DASENG
Matahari mulai terbit, suasana di pinggir pantai masih sepi. Dari kejauhan muncul perahu nelayan mendekati pantai. Sebelum perahu tiba, beberapa masyarakat muncul dan duduk di Daseng. Salah satu di antara mereka adalah keluarga nelayan yang menunggu perahu tiba. Perahu tiba di pantai suasana kemudian mulai terlihat aktivitasnya. Nelayan yang tiba, keluarga yang menjemput serta masyarakat lain yang ingin membeli ikan. Peralatan dari perahu diangkat kemudian diletakkan di Daseng sebagian dibawa pulang ke rumah. Masyarakat yang membeli ikan langsung melakukan transaksi pembelian ikan di luar Daseng. Inilah gambaran sebagian kegiatan nelayan dan masyarakat di Daseng sesudah dari ‘lao’. Begitu pun kegiatan sebelum ‘ka lao’, nelayan mampir di Daseng untuk mempersiapkan peralatan.

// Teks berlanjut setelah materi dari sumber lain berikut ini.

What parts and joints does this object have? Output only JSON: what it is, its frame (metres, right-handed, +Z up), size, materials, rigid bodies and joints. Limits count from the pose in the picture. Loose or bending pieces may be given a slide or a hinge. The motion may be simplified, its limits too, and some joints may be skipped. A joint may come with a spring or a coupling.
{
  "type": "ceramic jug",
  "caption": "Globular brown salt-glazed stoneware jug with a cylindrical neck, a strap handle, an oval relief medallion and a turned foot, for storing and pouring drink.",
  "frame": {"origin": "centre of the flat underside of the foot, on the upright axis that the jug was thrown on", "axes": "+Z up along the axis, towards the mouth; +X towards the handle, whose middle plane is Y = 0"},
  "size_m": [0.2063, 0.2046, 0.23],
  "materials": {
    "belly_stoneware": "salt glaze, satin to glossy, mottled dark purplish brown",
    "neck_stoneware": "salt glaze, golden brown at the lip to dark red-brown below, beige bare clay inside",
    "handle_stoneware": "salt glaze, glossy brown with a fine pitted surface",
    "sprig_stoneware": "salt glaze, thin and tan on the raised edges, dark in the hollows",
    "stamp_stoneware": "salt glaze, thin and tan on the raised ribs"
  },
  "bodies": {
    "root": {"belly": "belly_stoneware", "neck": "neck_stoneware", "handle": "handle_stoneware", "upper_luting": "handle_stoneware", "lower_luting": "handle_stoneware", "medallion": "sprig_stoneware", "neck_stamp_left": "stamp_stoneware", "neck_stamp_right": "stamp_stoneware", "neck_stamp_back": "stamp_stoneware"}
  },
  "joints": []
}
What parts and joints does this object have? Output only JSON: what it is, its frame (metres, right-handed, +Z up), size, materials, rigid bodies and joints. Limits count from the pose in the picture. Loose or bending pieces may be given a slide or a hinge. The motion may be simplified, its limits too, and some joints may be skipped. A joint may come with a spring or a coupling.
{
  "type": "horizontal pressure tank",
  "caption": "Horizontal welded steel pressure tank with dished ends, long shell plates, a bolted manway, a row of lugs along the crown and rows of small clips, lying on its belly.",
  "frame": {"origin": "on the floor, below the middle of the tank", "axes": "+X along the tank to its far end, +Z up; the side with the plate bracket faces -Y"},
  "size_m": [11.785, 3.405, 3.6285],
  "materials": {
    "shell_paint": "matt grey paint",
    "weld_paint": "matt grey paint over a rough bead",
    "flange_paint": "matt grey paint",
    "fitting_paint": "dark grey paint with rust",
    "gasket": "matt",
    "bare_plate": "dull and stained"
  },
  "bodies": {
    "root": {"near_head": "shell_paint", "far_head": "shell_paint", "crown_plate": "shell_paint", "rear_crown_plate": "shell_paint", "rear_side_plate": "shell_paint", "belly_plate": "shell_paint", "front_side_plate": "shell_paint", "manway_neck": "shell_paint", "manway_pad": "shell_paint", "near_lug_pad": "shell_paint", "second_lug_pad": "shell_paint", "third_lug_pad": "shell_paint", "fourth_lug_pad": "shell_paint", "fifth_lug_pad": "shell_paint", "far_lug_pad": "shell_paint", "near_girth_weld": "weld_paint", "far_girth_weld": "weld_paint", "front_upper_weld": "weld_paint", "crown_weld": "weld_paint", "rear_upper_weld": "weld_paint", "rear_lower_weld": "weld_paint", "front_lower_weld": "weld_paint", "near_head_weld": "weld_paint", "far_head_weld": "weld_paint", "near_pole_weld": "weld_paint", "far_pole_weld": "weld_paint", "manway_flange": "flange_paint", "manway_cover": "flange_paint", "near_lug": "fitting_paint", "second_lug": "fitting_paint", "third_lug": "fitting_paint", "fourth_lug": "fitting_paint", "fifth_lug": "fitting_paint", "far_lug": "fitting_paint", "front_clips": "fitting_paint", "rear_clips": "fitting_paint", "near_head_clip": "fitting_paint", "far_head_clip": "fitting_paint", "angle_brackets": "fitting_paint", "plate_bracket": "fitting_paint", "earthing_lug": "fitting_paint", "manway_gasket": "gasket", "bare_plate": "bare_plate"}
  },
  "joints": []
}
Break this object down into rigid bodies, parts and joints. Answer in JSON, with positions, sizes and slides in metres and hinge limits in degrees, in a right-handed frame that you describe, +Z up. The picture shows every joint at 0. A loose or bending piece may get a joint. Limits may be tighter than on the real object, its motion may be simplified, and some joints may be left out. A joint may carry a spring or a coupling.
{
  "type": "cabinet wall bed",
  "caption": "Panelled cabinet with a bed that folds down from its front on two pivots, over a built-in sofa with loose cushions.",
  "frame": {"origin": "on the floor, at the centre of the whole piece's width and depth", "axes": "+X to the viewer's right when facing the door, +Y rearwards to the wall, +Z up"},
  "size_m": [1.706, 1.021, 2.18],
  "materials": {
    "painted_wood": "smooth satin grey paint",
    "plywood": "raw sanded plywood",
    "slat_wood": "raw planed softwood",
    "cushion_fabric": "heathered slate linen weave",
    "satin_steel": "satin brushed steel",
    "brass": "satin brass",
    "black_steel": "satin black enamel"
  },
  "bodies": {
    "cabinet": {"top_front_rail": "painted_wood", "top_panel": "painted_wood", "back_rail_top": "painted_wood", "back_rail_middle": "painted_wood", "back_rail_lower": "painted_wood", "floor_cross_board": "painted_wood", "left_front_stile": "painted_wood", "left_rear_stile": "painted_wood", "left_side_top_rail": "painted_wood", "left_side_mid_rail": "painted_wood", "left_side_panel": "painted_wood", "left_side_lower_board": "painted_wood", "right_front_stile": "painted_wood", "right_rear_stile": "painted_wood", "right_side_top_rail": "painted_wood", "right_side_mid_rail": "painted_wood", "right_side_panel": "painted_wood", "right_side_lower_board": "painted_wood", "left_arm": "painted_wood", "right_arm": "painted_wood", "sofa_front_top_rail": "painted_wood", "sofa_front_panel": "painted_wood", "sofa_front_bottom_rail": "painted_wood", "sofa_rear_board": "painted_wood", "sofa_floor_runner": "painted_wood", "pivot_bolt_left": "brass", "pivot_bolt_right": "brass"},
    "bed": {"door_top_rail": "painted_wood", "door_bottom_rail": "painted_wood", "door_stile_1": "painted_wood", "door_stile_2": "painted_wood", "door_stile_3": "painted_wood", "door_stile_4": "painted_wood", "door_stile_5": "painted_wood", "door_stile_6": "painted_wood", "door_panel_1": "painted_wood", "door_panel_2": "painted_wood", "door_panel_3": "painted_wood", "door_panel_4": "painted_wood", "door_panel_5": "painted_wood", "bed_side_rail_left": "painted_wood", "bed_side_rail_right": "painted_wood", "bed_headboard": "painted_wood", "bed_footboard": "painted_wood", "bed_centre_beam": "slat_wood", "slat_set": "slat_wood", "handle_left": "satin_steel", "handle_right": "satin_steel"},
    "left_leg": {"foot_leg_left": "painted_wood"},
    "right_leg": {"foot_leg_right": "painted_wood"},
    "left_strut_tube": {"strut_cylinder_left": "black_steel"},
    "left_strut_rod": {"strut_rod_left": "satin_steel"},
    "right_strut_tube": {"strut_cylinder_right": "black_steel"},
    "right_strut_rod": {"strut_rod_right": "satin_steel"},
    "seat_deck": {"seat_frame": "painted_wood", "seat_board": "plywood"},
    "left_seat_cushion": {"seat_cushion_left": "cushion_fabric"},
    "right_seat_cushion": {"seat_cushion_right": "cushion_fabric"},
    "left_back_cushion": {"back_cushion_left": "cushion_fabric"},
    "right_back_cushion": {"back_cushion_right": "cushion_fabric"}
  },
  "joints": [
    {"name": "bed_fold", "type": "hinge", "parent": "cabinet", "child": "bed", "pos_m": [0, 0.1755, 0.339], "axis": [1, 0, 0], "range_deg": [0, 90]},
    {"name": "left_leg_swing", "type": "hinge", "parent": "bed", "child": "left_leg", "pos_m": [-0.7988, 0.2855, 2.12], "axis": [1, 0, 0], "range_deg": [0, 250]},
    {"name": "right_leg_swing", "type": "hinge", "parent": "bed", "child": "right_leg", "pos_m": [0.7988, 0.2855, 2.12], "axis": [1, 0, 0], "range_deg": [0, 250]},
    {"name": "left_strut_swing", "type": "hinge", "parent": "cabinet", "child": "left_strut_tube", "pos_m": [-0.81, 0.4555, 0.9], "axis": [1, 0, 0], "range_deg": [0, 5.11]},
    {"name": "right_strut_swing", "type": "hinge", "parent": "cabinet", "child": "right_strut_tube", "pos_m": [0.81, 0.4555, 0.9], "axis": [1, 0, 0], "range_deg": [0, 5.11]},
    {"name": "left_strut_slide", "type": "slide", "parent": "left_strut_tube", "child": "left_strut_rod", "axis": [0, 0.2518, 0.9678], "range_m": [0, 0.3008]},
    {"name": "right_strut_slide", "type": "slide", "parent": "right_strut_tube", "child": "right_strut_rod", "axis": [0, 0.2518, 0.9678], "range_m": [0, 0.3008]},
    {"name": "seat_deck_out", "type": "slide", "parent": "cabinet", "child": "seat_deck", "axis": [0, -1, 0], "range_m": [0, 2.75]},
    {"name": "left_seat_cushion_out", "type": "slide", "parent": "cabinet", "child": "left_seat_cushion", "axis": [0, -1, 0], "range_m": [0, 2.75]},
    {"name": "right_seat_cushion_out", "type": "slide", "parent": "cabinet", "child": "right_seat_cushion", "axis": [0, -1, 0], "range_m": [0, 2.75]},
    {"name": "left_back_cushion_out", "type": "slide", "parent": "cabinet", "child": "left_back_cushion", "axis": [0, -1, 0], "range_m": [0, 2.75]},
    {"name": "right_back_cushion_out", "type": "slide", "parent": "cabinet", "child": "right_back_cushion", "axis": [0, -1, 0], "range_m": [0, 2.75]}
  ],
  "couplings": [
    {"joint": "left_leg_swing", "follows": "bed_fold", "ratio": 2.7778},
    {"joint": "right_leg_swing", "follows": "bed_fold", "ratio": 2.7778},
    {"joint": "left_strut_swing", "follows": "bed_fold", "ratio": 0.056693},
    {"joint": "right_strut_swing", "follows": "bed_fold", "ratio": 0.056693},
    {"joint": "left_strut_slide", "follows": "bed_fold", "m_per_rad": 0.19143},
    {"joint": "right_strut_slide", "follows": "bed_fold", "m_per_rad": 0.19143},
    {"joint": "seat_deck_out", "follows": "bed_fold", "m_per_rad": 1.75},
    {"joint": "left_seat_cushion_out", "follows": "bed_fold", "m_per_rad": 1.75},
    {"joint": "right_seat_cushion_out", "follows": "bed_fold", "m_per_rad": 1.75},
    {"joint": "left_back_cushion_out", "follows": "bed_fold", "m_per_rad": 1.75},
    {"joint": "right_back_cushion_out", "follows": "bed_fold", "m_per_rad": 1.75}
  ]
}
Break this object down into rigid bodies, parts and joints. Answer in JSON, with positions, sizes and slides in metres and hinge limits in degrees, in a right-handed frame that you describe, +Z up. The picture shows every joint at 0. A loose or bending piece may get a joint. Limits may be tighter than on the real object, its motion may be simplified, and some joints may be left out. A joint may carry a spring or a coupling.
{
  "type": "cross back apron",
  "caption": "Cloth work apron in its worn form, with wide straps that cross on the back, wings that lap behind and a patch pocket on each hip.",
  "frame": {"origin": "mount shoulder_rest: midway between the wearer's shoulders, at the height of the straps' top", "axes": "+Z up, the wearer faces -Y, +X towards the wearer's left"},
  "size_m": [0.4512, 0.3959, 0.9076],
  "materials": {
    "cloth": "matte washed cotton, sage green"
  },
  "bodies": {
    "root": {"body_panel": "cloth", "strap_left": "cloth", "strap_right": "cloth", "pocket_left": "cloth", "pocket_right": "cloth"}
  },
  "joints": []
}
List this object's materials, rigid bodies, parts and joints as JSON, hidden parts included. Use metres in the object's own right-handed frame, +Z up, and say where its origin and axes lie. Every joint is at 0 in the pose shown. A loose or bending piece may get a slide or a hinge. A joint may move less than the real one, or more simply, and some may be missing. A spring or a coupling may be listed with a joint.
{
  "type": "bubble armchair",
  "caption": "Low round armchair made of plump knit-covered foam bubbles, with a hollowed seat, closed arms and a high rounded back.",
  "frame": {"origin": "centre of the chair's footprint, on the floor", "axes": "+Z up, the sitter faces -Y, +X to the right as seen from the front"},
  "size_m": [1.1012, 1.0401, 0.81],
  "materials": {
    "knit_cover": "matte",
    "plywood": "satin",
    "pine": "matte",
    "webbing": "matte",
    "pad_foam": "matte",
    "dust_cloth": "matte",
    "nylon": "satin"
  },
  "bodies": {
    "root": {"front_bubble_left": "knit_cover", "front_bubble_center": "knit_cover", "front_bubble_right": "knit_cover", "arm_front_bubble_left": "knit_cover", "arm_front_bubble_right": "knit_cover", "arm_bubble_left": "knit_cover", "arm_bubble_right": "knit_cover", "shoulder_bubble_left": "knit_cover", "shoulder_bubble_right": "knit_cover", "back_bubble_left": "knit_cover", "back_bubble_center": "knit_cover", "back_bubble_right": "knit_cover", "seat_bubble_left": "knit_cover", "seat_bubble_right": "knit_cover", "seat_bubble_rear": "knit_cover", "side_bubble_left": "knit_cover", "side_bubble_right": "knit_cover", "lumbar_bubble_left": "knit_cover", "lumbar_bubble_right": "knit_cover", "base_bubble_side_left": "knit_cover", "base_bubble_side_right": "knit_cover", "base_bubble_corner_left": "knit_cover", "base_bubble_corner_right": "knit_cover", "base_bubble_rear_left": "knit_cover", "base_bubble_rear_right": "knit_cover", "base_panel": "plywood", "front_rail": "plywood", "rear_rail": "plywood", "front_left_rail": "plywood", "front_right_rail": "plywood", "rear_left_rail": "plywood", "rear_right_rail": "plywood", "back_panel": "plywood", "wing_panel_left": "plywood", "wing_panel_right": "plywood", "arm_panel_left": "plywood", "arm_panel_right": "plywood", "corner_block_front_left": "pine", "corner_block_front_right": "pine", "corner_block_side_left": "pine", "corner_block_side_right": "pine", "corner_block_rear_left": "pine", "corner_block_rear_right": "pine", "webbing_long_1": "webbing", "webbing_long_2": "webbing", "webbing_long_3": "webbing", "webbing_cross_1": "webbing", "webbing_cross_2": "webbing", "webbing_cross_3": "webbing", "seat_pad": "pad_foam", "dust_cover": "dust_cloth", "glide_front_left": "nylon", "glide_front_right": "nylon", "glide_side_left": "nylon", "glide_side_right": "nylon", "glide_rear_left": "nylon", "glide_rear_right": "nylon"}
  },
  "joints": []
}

Aktivitas yang terjadi di Daseng tersebut menggambarkan masyarakat memaknainya sebagai ‘ruang persinggahan’ sebelum dan sesudah dari laut. Dalam bahasa Arsitektur menyebutnya sebagai ‘Ruang Transisional’ sebagai penghubung antara darat dan laut. Sebagai ruang transisional, Daseng menjadi penting bagi kehidupan ekonomi, tapi jika diamati lebih jauh ternyata Daseng juga berfungsi edukasi karena menjadi tempat bagi nelayan untuk ‘bacarita’ tentang pengalaman melaut. Dalam bahasa ilmiah menyebutnya sebagai ‘transfer of knowledge’ antar nelayan. Dalam keseharian selain nelayan, masyarakat juga bisa beraktivitas ditempat tersebut. Artinya bahwa Daseng juga berfungsi sosial sebagai ‘tampa baku dapa’ antara nelayan dan masyarakat lain. Inilah yang kemudian Daseng menjadi penting bagi masyarakat, yang secara teori menjadi sebagai penanda bagi eksistensi nelayan. Bukti lain tentang pentingnya Daseng bagi nelayan yaitu bahwa meski terjadi perubahan fisik ruang di Kawasan Reklamasi Pantai Kota Manado, tapi Daseng tetap hadir di sepanjang Pantai Kota Manado.